• [Dataset excerpt]
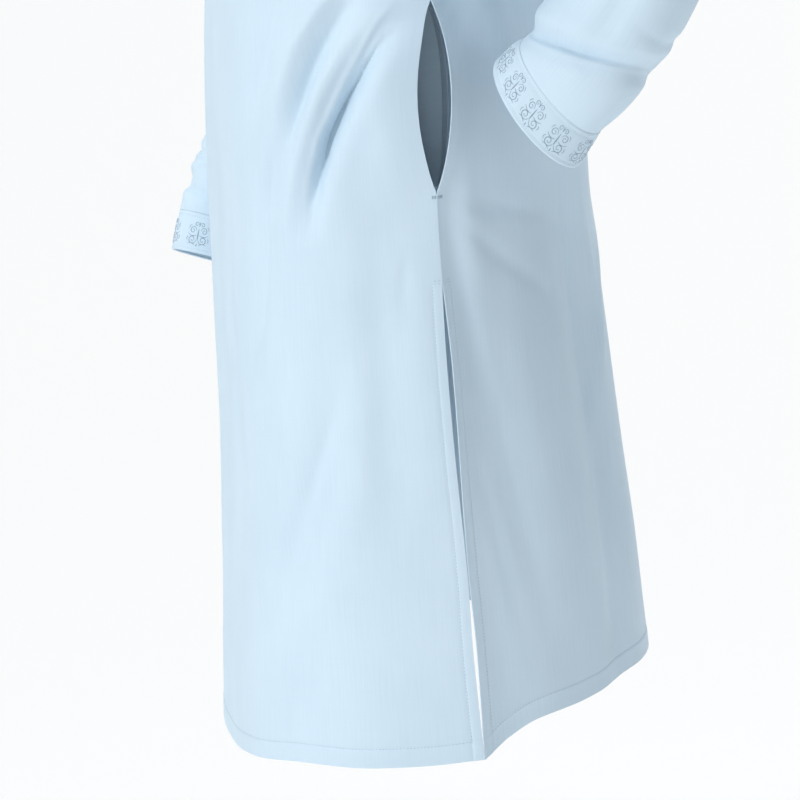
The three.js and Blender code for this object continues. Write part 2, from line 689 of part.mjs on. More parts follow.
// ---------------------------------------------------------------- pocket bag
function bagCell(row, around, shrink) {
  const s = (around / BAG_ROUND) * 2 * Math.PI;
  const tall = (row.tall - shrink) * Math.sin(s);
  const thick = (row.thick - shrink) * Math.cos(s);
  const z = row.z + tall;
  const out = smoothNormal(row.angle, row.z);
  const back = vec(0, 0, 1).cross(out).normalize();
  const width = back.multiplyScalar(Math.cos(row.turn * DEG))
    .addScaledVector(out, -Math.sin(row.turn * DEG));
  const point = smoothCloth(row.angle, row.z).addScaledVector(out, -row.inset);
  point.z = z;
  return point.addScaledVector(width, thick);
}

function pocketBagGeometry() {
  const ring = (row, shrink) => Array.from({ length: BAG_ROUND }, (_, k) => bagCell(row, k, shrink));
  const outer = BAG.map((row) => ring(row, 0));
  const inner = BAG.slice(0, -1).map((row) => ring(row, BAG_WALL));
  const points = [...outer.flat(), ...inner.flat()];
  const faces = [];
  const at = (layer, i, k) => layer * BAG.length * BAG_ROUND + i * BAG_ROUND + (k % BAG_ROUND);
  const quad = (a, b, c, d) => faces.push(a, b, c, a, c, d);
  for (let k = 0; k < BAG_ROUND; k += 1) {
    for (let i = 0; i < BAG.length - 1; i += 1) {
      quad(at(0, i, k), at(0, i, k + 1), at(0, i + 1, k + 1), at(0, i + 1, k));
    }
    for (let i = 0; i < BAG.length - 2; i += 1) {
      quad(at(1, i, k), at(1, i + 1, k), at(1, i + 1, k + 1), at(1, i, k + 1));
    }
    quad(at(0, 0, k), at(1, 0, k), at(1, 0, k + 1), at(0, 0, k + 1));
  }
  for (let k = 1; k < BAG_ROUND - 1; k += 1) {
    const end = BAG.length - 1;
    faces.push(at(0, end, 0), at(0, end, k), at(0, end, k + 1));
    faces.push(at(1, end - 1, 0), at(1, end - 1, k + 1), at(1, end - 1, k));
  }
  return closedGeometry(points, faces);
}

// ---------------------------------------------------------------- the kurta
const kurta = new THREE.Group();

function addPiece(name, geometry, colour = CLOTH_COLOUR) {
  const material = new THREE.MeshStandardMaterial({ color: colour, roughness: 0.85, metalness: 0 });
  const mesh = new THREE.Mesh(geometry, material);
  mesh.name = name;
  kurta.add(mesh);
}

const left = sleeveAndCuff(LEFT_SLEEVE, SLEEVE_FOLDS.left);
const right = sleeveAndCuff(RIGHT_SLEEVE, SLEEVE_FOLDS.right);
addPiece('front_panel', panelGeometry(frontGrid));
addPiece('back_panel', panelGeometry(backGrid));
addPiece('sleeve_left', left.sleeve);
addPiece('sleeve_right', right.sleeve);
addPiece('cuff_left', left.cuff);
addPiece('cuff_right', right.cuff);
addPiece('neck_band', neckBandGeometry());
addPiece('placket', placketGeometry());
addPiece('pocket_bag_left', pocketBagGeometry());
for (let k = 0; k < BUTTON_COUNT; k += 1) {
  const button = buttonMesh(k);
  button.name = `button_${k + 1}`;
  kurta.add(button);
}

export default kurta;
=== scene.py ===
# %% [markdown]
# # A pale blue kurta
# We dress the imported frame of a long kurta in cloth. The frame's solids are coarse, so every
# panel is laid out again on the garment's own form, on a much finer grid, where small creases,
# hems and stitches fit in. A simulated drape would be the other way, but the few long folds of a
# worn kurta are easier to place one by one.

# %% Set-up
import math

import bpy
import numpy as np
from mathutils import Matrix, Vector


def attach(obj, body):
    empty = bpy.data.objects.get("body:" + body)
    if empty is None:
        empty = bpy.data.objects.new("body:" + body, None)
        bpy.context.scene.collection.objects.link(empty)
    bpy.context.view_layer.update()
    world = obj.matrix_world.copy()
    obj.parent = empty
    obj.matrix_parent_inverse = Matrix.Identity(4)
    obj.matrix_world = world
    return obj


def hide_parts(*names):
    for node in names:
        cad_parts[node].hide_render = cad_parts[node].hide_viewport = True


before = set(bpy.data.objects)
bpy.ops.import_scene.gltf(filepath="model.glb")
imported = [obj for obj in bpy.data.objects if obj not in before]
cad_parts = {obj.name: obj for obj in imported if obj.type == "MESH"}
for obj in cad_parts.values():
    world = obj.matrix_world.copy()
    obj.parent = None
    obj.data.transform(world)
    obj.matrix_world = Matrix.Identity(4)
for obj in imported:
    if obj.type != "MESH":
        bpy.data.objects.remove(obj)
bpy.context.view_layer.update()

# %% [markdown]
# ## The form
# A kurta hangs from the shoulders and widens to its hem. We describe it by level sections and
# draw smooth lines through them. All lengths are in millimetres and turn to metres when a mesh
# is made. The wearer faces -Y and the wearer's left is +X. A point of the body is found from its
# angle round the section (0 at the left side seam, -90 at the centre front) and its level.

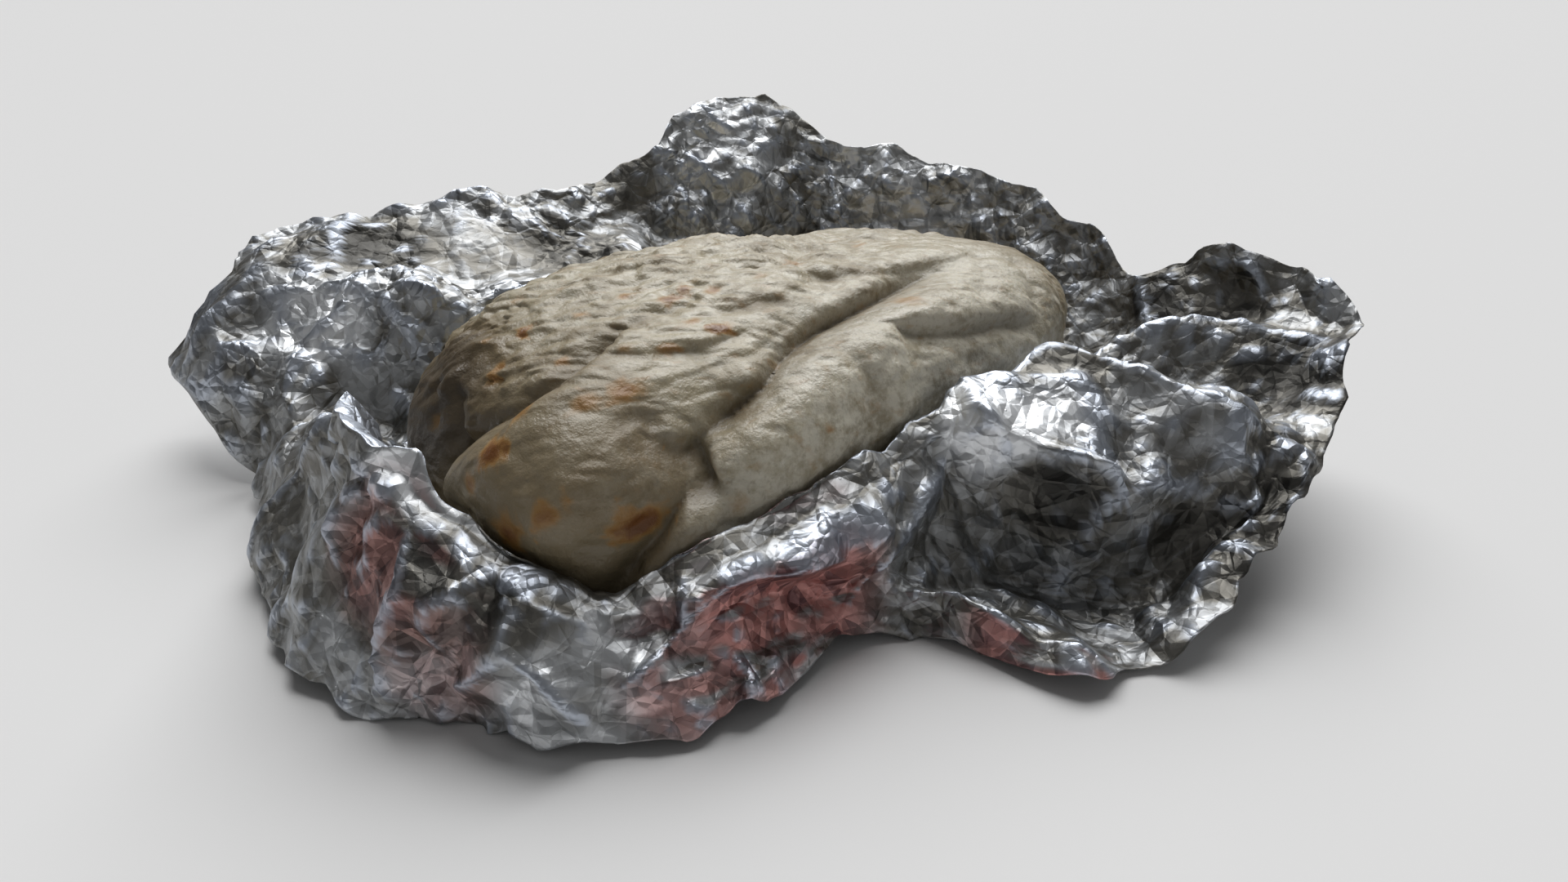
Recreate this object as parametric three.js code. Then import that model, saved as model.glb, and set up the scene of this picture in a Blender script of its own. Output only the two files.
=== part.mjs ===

• [What you should do] Quote nothing but the lines that run from the line containing "function addPiece(name, geometry, colour" through the line containing "before = set(bpy.data.objects)", keeping both of them word for word.

• [Result for this task]
function addPiece(name, geometry, colour = CLOTH_COLOUR) {
  const material = new THREE.MeshStandardMaterial({ color: colour, roughness: 0.85, metalness: 0 });
  const mesh = new THREE.Mesh(geometry, material);
  mesh.name = name;
  kurta.add(mesh);
}

const left = sleeveAndCuff(LEFT_SLEEVE, SLEEVE_FOLDS.left);
const right = sleeveAndCuff(RIGHT_SLEEVE, SLEEVE_FOLDS.right);
addPiece('front_panel', panelGeometry(frontGrid));
addPiece('back_panel', panelGeometry(backGrid));
addPiece('sleeve_left', left.sleeve);
addPiece('sleeve_right', right.sleeve);
addPiece('cuff_left', left.cuff);
addPiece('cuff_right', right.cuff);
addPiece('neck_band', neckBandGeometry());
addPiece('placket', placketGeometry());
addPiece('pocket_bag_left', pocketBagGeometry());
for (let k = 0; k < BUTTON_COUNT; k += 1) {
  const button = buttonMesh(k);
  button.name = `button_${k + 1}`;
  kurta.add(button);
}

export default kurta;
=== scene.py ===
# %% [markdown]
# # A pale blue kurta
# We dress the imported frame of a long kurta in cloth. The frame's solids are coarse, so every
# panel is laid out again on the garment's own form, on a much finer grid, where small creases,
# hems and stitches fit in. A simulated drape would be the other way, but the few long folds of a
# worn kurta are easier to place one by one.

# %% Set-up
import math

import bpy
import numpy as np
from mathutils import Matrix, Vector


def attach(obj, body):
    empty = bpy.data.objects.get("body:" + body)
    if empty is None:
        empty = bpy.data.objects.new("body:" + body, None)
        bpy.context.scene.collection.objects.link(empty)
    bpy.context.view_layer.update()
    world = obj.matrix_world.copy()
    obj.parent = empty
    obj.matrix_parent_inverse = Matrix.Identity(4)
    obj.matrix_world = world
    return obj


def hide_parts(*names):
    for node in names:
        cad_parts[node].hide_render = cad_parts[node].hide_viewport = True


before = set(bpy.data.objects)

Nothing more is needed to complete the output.